Later Hickok tube testers with a few exceptions marked the rise of the transistor. Testers became more and more decontented and aimed at a lower priced market. Some had more features but the Cardomatics had shown that simpler devices were desirable.
The followon 800 series was really an updated 600 with some 6000 features. Testing of Compactrons was added making the "A" series probably the best easily portable unit made. This was also the last example to be introduced using the trraditional two tube Hickok circuit, future untits were either transistorized or had no active components (230).
There are three varients of the 800 known: original 800, 800A, and the 800K which carried the odd-sounding legend "Wired as a 600". They are easily recognized by the sockets: 800K has a single horizontal row, 800 has two vertical sockets by the meter, and the 800A has three vertical sockets. The only reason I can think of for the K is that some servicemen were slow learners.
The next new tester that Hickok introduced was the transisorized model 799 "Mustang". This was a return to the drug store many sockets/few knobs style but was still a full Dynamic Mutual Conductance Tester. Also unlike most earlier Hickoks, full calibration capability is provided by five potentiometers located under the access panel at the lower right.
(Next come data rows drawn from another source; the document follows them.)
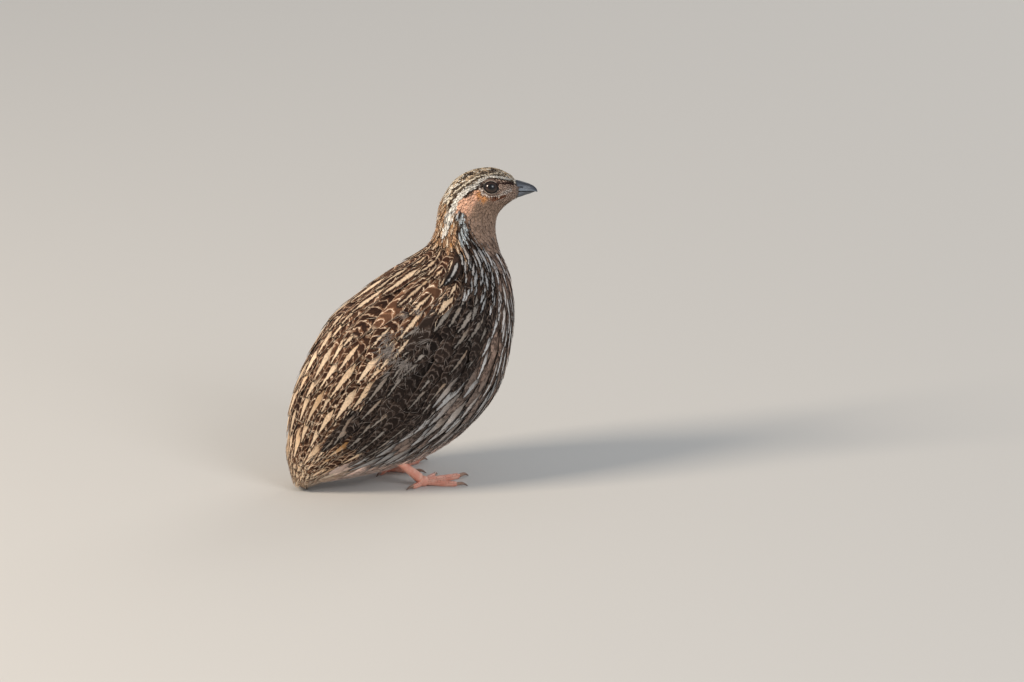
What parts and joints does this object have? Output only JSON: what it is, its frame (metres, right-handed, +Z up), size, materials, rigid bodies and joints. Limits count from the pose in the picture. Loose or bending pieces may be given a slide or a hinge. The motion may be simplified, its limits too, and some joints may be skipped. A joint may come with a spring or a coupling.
{
  "type": "quail",
  "caption": "Life-size coturnix quail standing alert on both feet, body steep, short tail on the floor, neck up and head turned a little to its right.",
  "frame": {"origin": "on the floor, under the middle of the bird's outline", "axes": "+Z up, +X the way the bird's body faces, +Y its left side"},
  "size_m": [0.1172, 0.065, 0.1418],
  "materials": {
    "body_plumage": "soft feathers, buff brown with pale streaks",
    "head_plumage": "short feathers, streaked brown and cream",
    "wing_plumage": "firm feathers, dark brown barred with buff",
    "horn": "satin blue-grey horn",
    "eye": "wet gloss",
    "bare_skin": "scaled pink skin"
  },
  "bodies": {
    "root": {"torso": "body_plumage", "neck": "head_plumage", "head": "head_plumage", "eye_left": "eye", "eye_right": "eye", "upper_bill": "horn", "lower_bill": "horn", "wing_left": "wing_plumage", "wing_right": "wing_plumage", "tail": "wing_plumage", "leg_right": "bare_skin", "leg_left": "bare_skin"}
  },
  "joints": []
}
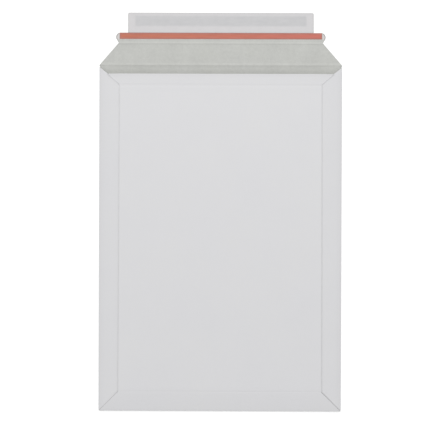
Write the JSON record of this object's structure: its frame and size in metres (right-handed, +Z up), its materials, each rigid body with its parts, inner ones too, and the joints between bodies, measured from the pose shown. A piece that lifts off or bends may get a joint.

This access panel could also be replaced with the CA-99 Adapter panel which added a number of additional sockets and settings.Note that while there are "only" 37 sockets compared to the incredible 63 provided in two paneld by a contemporary B&K model, the Hickok provides three different settings for each socket, providing over a hundred different configurations.
Hovever the 799 is not quite as exhaustive a tester as earlier Gm units, it tests all tubes as triodes.
With a retail price of $199.95, the same as the model 800 that it replaced, the 799 was not a cheap tester as examination of the craftmanship evidences.
During the '60s, Hickok attemped a number of "low cost" testers oriented to the hobbyist. The rather simple but very portable 820 was one of these. The simple front panel makes it evident that this is at best an emissions teter but is more probably just a continuity/shorts check.
The final tester in this group is far from the least: it is probably the closest thing to a modern laboratory quality tube tester Hickok ever made. Fully transistorized, the model 580 is rarely seen yet was intended to replace the 752A which in turn was intended to replace the 539 at the top of the Hickok lineup.